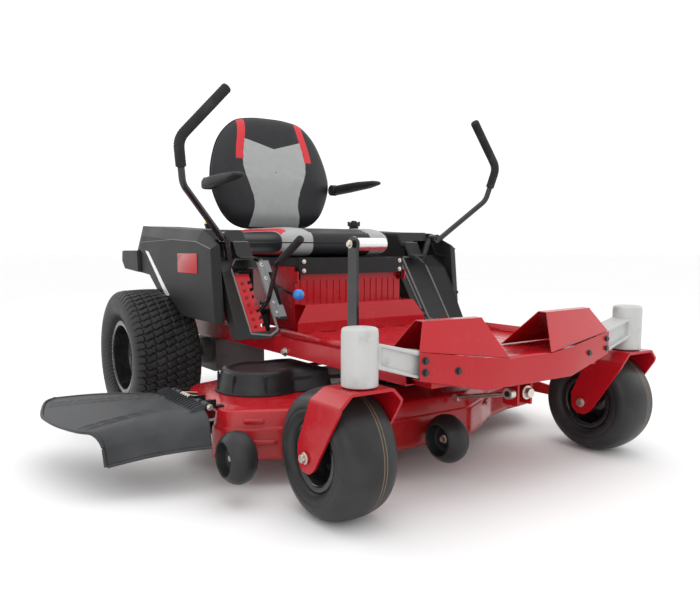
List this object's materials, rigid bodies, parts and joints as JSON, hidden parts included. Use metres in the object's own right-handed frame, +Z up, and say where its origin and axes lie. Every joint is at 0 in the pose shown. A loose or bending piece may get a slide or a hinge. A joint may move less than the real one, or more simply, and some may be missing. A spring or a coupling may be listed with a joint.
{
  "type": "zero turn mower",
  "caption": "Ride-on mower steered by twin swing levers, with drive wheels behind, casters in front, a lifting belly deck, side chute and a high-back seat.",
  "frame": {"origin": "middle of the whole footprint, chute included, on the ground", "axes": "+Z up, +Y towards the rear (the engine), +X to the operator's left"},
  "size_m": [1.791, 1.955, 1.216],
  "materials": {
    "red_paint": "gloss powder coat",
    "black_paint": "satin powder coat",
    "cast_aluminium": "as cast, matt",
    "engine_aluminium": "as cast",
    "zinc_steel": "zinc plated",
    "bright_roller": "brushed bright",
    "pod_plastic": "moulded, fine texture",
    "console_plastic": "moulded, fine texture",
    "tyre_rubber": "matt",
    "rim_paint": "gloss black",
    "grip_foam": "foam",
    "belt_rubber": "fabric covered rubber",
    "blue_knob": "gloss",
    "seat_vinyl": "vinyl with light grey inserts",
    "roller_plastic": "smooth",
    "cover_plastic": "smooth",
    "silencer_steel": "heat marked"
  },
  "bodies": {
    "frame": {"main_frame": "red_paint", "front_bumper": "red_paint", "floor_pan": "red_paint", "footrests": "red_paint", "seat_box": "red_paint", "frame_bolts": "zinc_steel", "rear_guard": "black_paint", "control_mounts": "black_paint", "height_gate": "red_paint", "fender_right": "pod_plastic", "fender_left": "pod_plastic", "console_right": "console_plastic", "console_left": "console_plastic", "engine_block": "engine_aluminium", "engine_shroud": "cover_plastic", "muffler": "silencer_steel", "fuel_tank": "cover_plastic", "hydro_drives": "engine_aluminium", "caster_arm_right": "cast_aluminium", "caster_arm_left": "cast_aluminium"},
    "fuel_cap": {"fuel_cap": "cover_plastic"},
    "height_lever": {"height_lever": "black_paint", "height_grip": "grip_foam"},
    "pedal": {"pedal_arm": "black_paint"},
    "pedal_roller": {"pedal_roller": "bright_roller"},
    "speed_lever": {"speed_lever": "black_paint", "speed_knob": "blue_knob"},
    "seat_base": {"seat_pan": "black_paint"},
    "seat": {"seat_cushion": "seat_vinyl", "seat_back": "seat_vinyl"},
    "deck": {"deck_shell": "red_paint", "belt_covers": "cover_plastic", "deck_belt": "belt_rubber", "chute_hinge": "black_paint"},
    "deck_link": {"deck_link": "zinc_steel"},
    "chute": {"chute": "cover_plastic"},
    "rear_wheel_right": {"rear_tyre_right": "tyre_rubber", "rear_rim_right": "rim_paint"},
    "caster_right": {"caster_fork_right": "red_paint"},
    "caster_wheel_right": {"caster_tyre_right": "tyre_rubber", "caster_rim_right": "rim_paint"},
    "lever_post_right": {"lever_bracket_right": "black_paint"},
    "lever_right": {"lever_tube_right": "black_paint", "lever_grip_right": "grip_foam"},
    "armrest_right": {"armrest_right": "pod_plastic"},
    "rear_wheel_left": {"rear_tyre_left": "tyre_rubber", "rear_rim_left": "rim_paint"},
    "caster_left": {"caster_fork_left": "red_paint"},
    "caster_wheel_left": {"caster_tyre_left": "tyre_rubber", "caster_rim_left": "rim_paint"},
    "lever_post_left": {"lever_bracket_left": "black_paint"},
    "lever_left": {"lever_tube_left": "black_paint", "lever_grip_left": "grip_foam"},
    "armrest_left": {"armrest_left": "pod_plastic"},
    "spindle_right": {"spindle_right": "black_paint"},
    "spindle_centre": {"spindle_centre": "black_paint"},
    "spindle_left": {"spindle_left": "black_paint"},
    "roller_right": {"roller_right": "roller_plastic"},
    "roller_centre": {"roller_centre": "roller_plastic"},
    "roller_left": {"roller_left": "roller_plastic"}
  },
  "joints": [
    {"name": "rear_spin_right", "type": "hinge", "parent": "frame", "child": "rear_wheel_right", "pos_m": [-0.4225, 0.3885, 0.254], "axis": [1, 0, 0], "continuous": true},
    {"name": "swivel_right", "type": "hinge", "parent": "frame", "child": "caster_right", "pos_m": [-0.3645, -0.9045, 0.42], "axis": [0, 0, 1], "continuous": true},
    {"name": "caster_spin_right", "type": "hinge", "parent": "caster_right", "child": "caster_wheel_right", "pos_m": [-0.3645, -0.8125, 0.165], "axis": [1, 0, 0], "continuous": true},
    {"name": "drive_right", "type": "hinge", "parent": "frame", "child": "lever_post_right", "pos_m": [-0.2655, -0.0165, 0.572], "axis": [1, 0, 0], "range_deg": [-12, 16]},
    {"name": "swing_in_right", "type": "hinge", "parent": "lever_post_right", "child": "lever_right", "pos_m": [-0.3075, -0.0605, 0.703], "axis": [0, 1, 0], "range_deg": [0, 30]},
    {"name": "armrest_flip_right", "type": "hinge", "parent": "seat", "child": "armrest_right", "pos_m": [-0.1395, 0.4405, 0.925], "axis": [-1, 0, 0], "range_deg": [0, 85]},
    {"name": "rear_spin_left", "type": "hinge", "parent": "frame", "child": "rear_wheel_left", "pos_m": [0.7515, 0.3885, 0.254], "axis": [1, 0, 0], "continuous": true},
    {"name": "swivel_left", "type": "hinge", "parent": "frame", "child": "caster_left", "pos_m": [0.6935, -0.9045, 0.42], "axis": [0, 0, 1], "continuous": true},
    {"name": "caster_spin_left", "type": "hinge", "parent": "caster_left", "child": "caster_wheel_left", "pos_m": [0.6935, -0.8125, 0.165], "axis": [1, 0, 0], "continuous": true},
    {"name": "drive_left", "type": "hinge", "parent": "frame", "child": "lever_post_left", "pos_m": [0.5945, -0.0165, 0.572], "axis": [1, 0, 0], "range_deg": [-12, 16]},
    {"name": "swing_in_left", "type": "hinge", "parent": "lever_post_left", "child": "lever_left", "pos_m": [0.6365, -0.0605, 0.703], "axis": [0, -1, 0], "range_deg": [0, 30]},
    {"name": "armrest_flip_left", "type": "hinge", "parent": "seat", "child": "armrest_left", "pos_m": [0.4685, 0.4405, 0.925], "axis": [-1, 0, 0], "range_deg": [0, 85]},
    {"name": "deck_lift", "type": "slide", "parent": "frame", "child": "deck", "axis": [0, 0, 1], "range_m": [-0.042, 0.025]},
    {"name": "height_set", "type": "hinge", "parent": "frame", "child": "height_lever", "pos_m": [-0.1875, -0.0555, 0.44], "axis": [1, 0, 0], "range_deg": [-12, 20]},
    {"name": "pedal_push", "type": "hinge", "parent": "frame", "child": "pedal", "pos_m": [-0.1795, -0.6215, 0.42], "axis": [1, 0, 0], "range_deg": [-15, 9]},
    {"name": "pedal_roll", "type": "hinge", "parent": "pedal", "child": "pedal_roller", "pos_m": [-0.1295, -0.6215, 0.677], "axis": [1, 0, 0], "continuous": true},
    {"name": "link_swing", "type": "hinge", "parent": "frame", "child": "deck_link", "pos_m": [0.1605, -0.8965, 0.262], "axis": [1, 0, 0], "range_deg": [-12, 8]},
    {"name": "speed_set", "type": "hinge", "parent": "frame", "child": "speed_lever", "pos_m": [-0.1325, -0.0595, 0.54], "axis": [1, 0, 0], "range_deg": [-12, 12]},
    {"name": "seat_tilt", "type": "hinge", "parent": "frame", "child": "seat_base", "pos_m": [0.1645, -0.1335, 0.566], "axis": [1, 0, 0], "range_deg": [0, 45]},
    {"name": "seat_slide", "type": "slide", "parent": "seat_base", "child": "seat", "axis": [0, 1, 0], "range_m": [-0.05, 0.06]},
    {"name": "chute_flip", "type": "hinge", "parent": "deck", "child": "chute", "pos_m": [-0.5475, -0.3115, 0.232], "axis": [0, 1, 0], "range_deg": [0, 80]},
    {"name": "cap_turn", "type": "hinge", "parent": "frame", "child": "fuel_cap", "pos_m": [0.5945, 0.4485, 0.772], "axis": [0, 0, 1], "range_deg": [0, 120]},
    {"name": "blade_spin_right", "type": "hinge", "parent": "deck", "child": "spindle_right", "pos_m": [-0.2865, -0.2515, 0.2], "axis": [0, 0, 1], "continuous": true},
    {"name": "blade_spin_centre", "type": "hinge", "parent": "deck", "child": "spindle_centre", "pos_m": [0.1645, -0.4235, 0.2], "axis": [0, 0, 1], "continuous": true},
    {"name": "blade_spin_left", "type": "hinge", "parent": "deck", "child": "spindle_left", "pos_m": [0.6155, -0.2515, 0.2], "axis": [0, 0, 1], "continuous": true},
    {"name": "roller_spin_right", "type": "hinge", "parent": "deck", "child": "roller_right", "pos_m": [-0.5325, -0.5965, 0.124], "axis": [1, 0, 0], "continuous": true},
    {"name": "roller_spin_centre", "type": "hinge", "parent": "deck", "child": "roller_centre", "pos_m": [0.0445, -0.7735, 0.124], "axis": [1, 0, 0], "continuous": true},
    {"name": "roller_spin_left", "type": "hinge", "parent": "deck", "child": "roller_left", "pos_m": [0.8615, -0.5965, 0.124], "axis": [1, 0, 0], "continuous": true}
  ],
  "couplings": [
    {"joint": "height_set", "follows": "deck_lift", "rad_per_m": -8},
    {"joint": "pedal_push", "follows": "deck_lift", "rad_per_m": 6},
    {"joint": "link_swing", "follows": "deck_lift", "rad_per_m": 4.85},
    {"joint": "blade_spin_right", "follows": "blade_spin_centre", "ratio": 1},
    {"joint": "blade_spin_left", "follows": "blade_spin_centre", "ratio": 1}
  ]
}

* To be done: Using the listing above, return all lines where the word "bodies" occurs.

* Exercise answer:
List this object's materials, rigid bodies, parts and joints as JSON, hidden parts included. Use metres in the object's own right-handed frame, +Z up, and say where its origin and axes lie. Every joint is at 0 in the pose shown. A loose or bending piece may get a slide or a hinge. A joint may move less than the real one, or more simply, and some may be missing. A spring or a coupling may be listed with a joint.
  "bodies": {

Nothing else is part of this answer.